Aria nodded. Noel had lost an older brother to suicide and now attended grief support meetings. After Aria and her old friends had seen Ali’s spirit the night Spencer’s woods burned down, Aria contacted a medium who told her that Ali killed Ali, leading Aria to briefly wonder if Ali had committed suicide, too. “Is it helping?” she asked.
“I think so. Wait—” Noel snapped his fingers at something across the hall. “Why don’t we go to that?”
He was pointing to a hot-pink poster. It had black silhouettes of dancing kids all over it, like the once-ubiquitous iPod ads. But instead of holding Nanos and Touches, they were holding small white hearts. FIND LOVE AT THE VALENTINE’S DAY DANCE THIS SATURDAY, the poster proclaimed in sparkly red letters.

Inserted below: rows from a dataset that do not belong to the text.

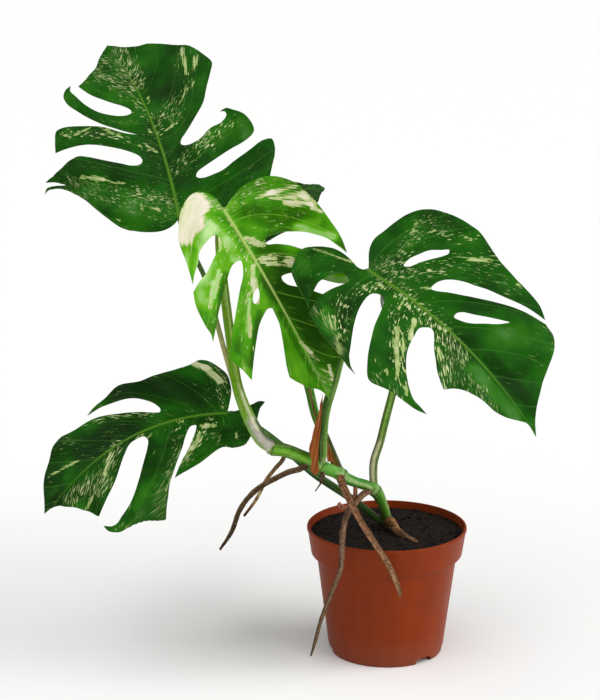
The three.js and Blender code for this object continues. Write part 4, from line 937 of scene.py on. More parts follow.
def leaf_material(name, look, roughness):
    """Living monstera leaf: a deep green waxy sheet, with cream flecks and dashes where cells
    lack their green, drawn out along the side veins, and a paler midrib."""
    material, tree, shader = start_material(name, {"IOR": 1.4, "Specular IOR Level": 0.08})
    flow = add_node(tree, "ShaderNodeUVMap", uv_map="Flow").outputs["UV"]
    vein_count = add_node(tree, "ShaderNodeSeparateXYZ", {0: flow}).outputs[0]
    # Side veins are near 30 mm apart, so flecks come out near 1 x 5 mm and dashes 2.4 x 12 mm.
    # Their runs differ by one cell, so that flecks don't line up with dashes.
    long_run = add_node(tree, "ShaderNodeMapping", {"Vector": flow, "Scale": DASH_RUN})
    short_run = add_node(tree, "ShaderNodeMapping", {"Vector": flow, "Scale": (31, 20, 1)})
    dashes = add_node(tree, "ShaderNodeTexNoise", {
        "Vector": long_run.outputs[0], "Scale": 0.42, "Detail": 3, "Roughness": 0.6})
    flecks = add_node(tree, "ShaderNodeTexNoise", {
        "Vector": short_run.outputs[0], "Scale": 1, "Detail": 1.5, "Roughness": 0.5})
    drift = add_node(tree, "ShaderNodeTexNoise", {
        "Vector": add_node(tree, "ShaderNodeTexCoord").outputs["Object"],
        "Scale": 32, "Detail": 2, "Roughness": 0.5})
    cream, specks, tone, rib, gap = (
        add_node(tree, "ShaderNodeAttribute", attribute_name=name).outputs["Fac"]
        for name in ("Cream", "Specks", "ToneAndPaintedLight", "Rib", "Gap"))

    # The body of the leaf runs from its deepest green to a pale sheen green. The tone strokes
    # paint shade towards the deep end and sheen towards the pale end, with some real lighter and
    # darker greens.
    lift = add_node(tree, "ShaderNodeMath", {0: tone, 1: 0.5, 2: drift.outputs["Fac"]},
                    operation="MULTIPLY_ADD")
    body = add_node(tree, "ShaderNodeValToRGB", {0: lift.outputs[0]}, stops=[
        (0.1, look["deep"]), (0.38, look["dark"]), (0.55, look["green"]), (0.75, look["light"]),
        (1, look["painted_sheen"])])

    # The cream grows in from its strokes, with a ragged edge of dashes.
    raised = add_node(tree, "ShaderNodeMath", {0: cream, 1: 0.28, 2: dashes.outputs["Fac"]},
                      operation="MULTIPLY_ADD")
    dashed = add_node(tree, "ShaderNodeMapRange", {
        0: raised.outputs[0], 1: 0.68, 2: 0.75}, interpolation_type="SMOOTHSTEP")
    lifted = add_node(tree, "ShaderNodeMath", {0: specks, 1: 0.15, 2: flecks.outputs["Fac"]},
                      operation="MULTIPLY_ADD")
    flecked = add_node(tree, "ShaderNodeMapRange", {
        0: lifted.outputs[0], 1: 0.695, 2: 0.745}, interpolation_type="SMOOTHSTEP")
    pale = add_node(tree, "ShaderNodeMath", {0: dashed.outputs[0], 1: flecked.outputs[0]},
                    operation="MAXIMUM")

    # Side veins are sunk lines; between them lie finer ones, a fifth as far apart.
    to_vein = add_node(tree, "ShaderNodeMath", {0: vein_count, 1: 0.5}, operation="PINGPONG")
    vein_mm = add_node(tree, "ShaderNodeMath", {0: to_vein.outputs[0], 1: gap},
                       operation="MULTIPLY")
    vein = add_node(tree, "ShaderNodeMapRange", {
        0: vein_mm.outputs[0], 1: 1.1, 2: 0.3, 3: 0, 4: 0.42}, interpolation_type="SMOOTHSTEP")
    fine = add_node(tree, "ShaderNodeMath", {0: vein_count, 1: 0.1}, operation="PINGPONG")

    # Half-green cells: soft stripes of light green that go with the dashes and the flecks.
    stripe_sum = add_node(tree, "ShaderNodeMath", {0: specks, 1: 0.05, 2: dashes.outputs["Fac"]},
                          operation="MULTIPLY_ADD")
    streak = add_node(tree, "ShaderNodeMapRange", {
        0: stripe_sum.outputs[0], 1: 0.53, 2: 0.72, 4: 0.5}, interpolation_type="SMOOTHSTEP")
    striped = add_node(tree, "ShaderNodeMix", {
        0: streak.outputs[0], 6: body.outputs[0], 7: look["half"]}, data_type="RGBA")
    veined = add_node(tree, "ShaderNodeMix", {
        0: vein.outputs[0], 6: striped.outputs[2], 7: look["half"]}, data_type="RGBA")

    # Cream tissue is whitest in the middle of a patch, and greenish in flecks and at its edges.
    blush = add_node(tree, "ShaderNodeMapRange", {
        0: drift.outputs["Fac"], 1: 0.4, 2: 0.6, 3: 0.65})
    in_patch = add_node(tree, "ShaderNodeMapRange", {0: raised.outputs[0], 1: 0.78, 2: 1})
    in_fleck = add_node(tree, "ShaderNodeMapRange", {0: lifted.outputs[0], 1: 0.72, 2: 0.84})
    whiter = add_node(tree, "ShaderNodeMath", {
        0: in_patch.outputs[0], 1: in_fleck.outputs[0]}, operation="MAXIMUM")
    whiteness = add_node(tree, "ShaderNodeMath", {
        0: whiter.outputs[0], 1: blush.outputs[0]}, operation="MULTIPLY")
    cream_tone = add_node(tree, "ShaderNodeMix", {
        0: whiteness.outputs[0], 6: look["fleck"], 7: look["cream"]}, data_type="RGBA")
    patched = add_node(tree, "ShaderNodeMix", {
        0: pale.outputs[0], 6: veined.outputs[2], 7: cream_tone.outputs[2]}, data_type="RGBA")
    ribbed = add_node(tree, "ShaderNodeMix", {
        0: rib, 6: patched.outputs[2], 7: look["rib"]}, data_type="RGBA")
    tree.links.new(ribbed.outputs[2], shader.inputs["Base Color"])

    # The wax film is thin and uneven, so the gloss is soft and low.
    wax = add_node(tree, "ShaderNodeMapRange", {
        0: drift.outputs["Fac"], 1: 0.3, 2: 0.7, 3: roughness - 0.05, 4: roughness + 0.07})
    tree.links.new(wax.outputs[0], shader.inputs["Roughness"])
    height = add_node(tree, "ShaderNodeMath", {
        0: fine.outputs[0], 1: 4.0, 2: flecks.outputs["Fac"]}, operation="MULTIPLY_ADD")
    bump = add_node(tree, "ShaderNodeBump", {
        "Height": height.outputs[0], "Strength": 0.25, "Distance": 0.0004})
    tree.links.new(bump.outputs[0], shader.inputs["Normal"])
    return material


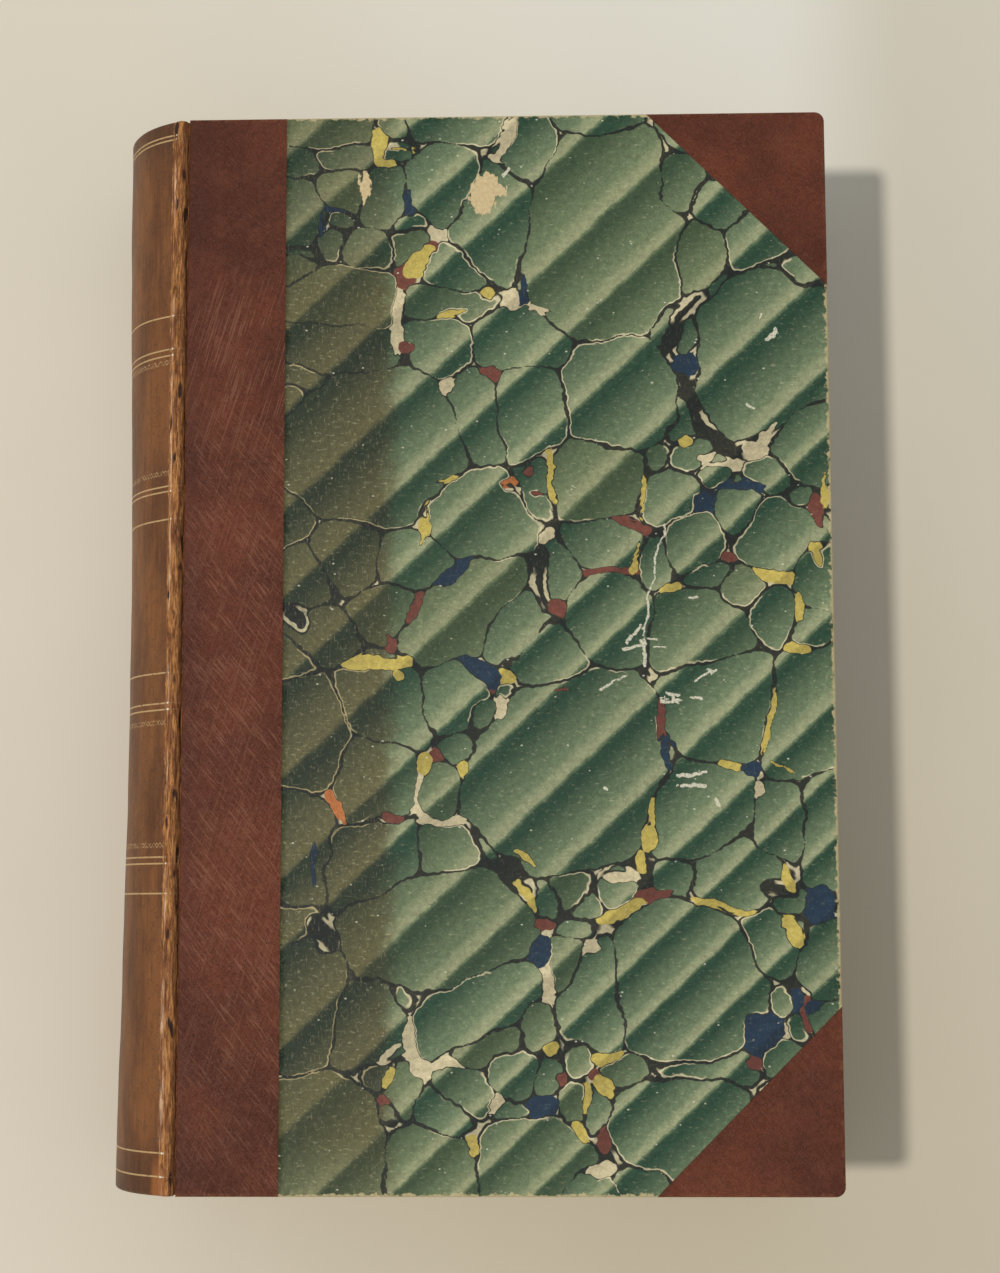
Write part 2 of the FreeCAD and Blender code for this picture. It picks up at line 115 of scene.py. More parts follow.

“What do you say?” There was a sweetly vulnerable look on Noel’s face. “Want to go with me?”
“Oh!” Aria blurted. Truthfully, she’d wanted to go to the Valentine’s Day dance ever since Teagan Scott, a cute freshman, asked Ali in seventh grade. Aria and the others had helped Ali get ready like she was Cinderella going off to the ball. Hanna was in charge of curling Ali’s hair, Emily helped Ali into her ballerina-skirt dress, and Aria had the honor of clipping the diamond pendant Mrs. DiLaurentis had let Ali borrow for the night around her neck. Afterward, Ali bragged about her beautiful wrist corsage, the awesome music the DJ played, and how the dance photographer followed her around the entire time, telling her she was the most beautiful girl in the room. As usual.
Aria gazed bashfully at Noel. “Maybe that would be fun.”
“It’ll definitely be fun,” Noel corrected her. “I promise.” His piercing blue eyes softened. “And you know, the people at the Y are starting another group for general grief. Maybe you should go.”
“Oh, I don’t know,” Aria said noncommittally, moving out of the way as Gemma Curran tried to shove her violin case into the adjacent locker. “I’m not really into the group therapy thing.”
“Just think about it,” Noel advised.
Then he leaned over, pecked Aria on the cheek, and left. Aria watched him disappear into the stairwell. Grief counseling wasn’t the answer—she and her old friends had met with a grief counselor named Marion in January in an attempt to put Ali behind them, but it had only made them more obsessed.